Robustness to permutation: In standardized permutation tests (spatially shuffled pixels), MixerFlow exhibits markedly less accuracy degradation than Glow—highlighting the value of non-local mixing (English et al., 2023).
Video and temporal modeling: MLP-3D, by equipping standard MLP-Mixer blocks with grouped time mixing (varied along time axis and grouped by sliding windows, shifts, or permutations), achieves 68.5% (Something-Something V2) and 81.4% (Kinetics-400), on par with leading 3D CNNs and video transformers while using fewer FLOPs (Qiu et al., 2022).

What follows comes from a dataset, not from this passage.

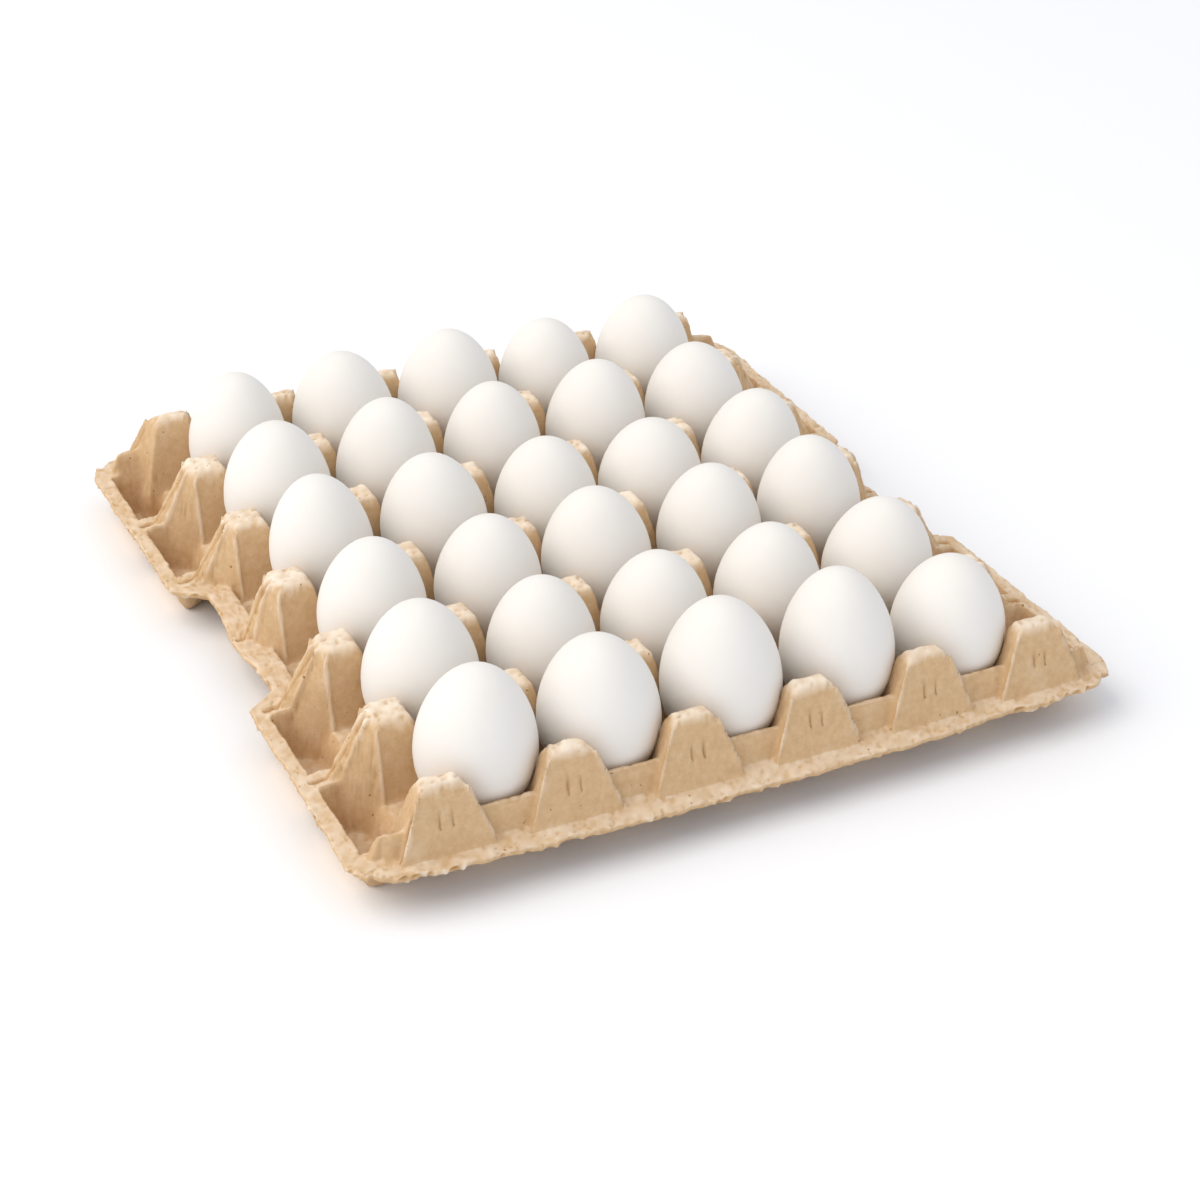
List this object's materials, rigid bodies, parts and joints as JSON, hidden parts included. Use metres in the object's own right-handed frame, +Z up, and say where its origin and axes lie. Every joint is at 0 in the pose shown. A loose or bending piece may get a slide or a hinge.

Domain transfer and representation learning are also strengthened: MixerFlow produces richer, more linear separable embeddings than Glow when used as upstream features for classification tasks (e.g., 45.1% vs ∼41.2% accuracy on CIFAR-10 (English et al., 2023)).

7. Limitations, Design Trade-offs, and Future Research

Parameter Count: Large-scale cross-axis or dynamic mixers (notably in CS-Mixer) can inflate parameter count, although low-rank and grouping strategies partially alleviate this (Cui et al., 2023).
Ablation Transparency: Many models lack comprehensive ablation of sensitivity to group size, low-rank parameterization, dynamic mixing dimension, or architectural hyperparameters (an area for future work).
Function Class Constraints: The inductive biases in pure MLP mixers are fundamentally weaker than in convolutional or attention-based models (e.g., lack of translation equivariance or explicit locality), mitigated in practice by architectural variants (e.g., MS-MLP, Shift-MLP).
Applicability Beyond Vision: Although feature-mixing MLPs have shown promise in video, sequence, and long-range dependency tasks (e.g., through Butterfly Attention in Transformers), further scaling and expansion into text or multi-modal domains are ongoing (Sapkota et al., 2023).

A plausible implication is that structured, adaptive, and invertible feature mixing—spanning spatial, channel, scale, and temporal axes—will continue to form the theoretical and practical backbone of scalable, data-efficient, and robust architectures, unifying generative and discriminative modeling under a common MLP-based meta-architecture.